David Henige levanta, em seguida, várias hipóteses sobre a época e o motivo porque tal livro teria sido “perdido” ou “escondido” no Templo. E rejeita todas as possibilidades já aventadas para explicar este fato, concluindo que “nenhuma teoria do desaparecimento do texto explica adequadamente a ocasião de sua (re)descoberta e nem a reação que ela provocou” (p. 12).

O autor acaba concluindo que temos apenas três possibilidades: um antigo manuscrito foi realmente descoberto; um novo manuscrito foi criado e “encontrado”; nada foi encontrado, mas o episódio tornou-se parte de uma elaboração etiológica.

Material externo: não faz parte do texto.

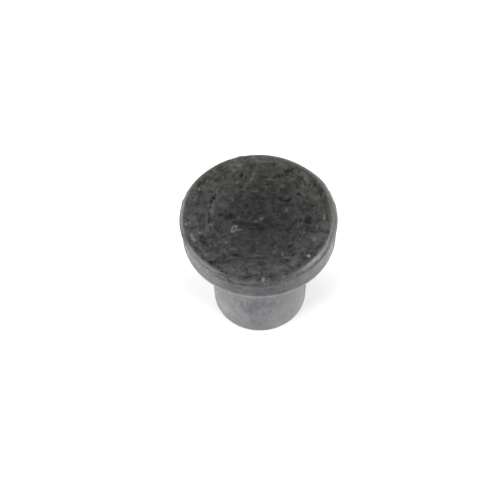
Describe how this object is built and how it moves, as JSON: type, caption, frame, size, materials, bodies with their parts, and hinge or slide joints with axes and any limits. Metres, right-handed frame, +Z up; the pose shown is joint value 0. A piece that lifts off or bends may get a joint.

A primeira é a hipótese mais implausível e a mais difícil de ser aceita, a não ser que o relato bíblico sobre o anti-javista rei Manassés, avô de Josias, deva ser reavaliado, como muitos hoje estão fazendo (por exemplo: Francesca Stavrakopoulou, King Manasseh and Child Sacrifice: Biblical Distortions of Historical Realities, Berlin, 2004).

A segunda hipótese é a mais difundida, não existindo argumento que possa rejeitá-la ou confirmá-la de modo inquestionável.

A terceira hipótese é a mais econômica e a mais plausível, pois uma tal elaboração posterior serviria aos interesses de quem precisava confirmar o Deuteronômio como mosaico e canônico.

O autor, embora não esteja aqui buscando confirmar ou negar qualquer hipótese, mas apenas tentando entender os argumentos em jogo, acaba ficando com esta última quando diz: Even so, looking at the pragmatics of the case, rather than its linguistics or its theological agenda, leads inexorably to a single conclusion. The story of the finding of the “book of the law” in the Temple during the eighteenth year of the reign of Josiah of Judah was a post-facto fabrication designed to lend legitimacy to the reforms being carried out at the time or to justify them retrospectively. To put it another way, it is more likely that the content of the text—whenever there actually came to be a text—conformed to the tenor of any reforms than the contrary (p. 16).

A conclusão do autor merece atenção. Ele diz que a descoberta de um “livro da lei” é um argumento e tanto para aqueles que defendem de unhas e dentes a historicidade das narrativas bíblicas, que poderiam argumentar: se um manuscrito pôde ser descoberto intacto depois de um longo período de dormência, não teriam outros manuscritos muito antigos sido preservados do mesmo modo e não teriam servido de fonte para os textos bíblicos?

Pois é. O autor não chegou, como já avisara, a nenhuma conclusão espantosa. Que, talvez, nem exista neste caso. Apenas lembro ao leitor que David Henige termina o seu artigo dizendo que o objetivo de uma historiografia crítica é estabelecer, a partir dos melhores critérios disponíveis, uma estrutura interpretativa sólida.

Finalizo, com uma lição que se tira desta leitura: historiadores devem trabalhar a partir de indícios que possam conduzir a evidências e não à simples reafirmação de assentadas crenças.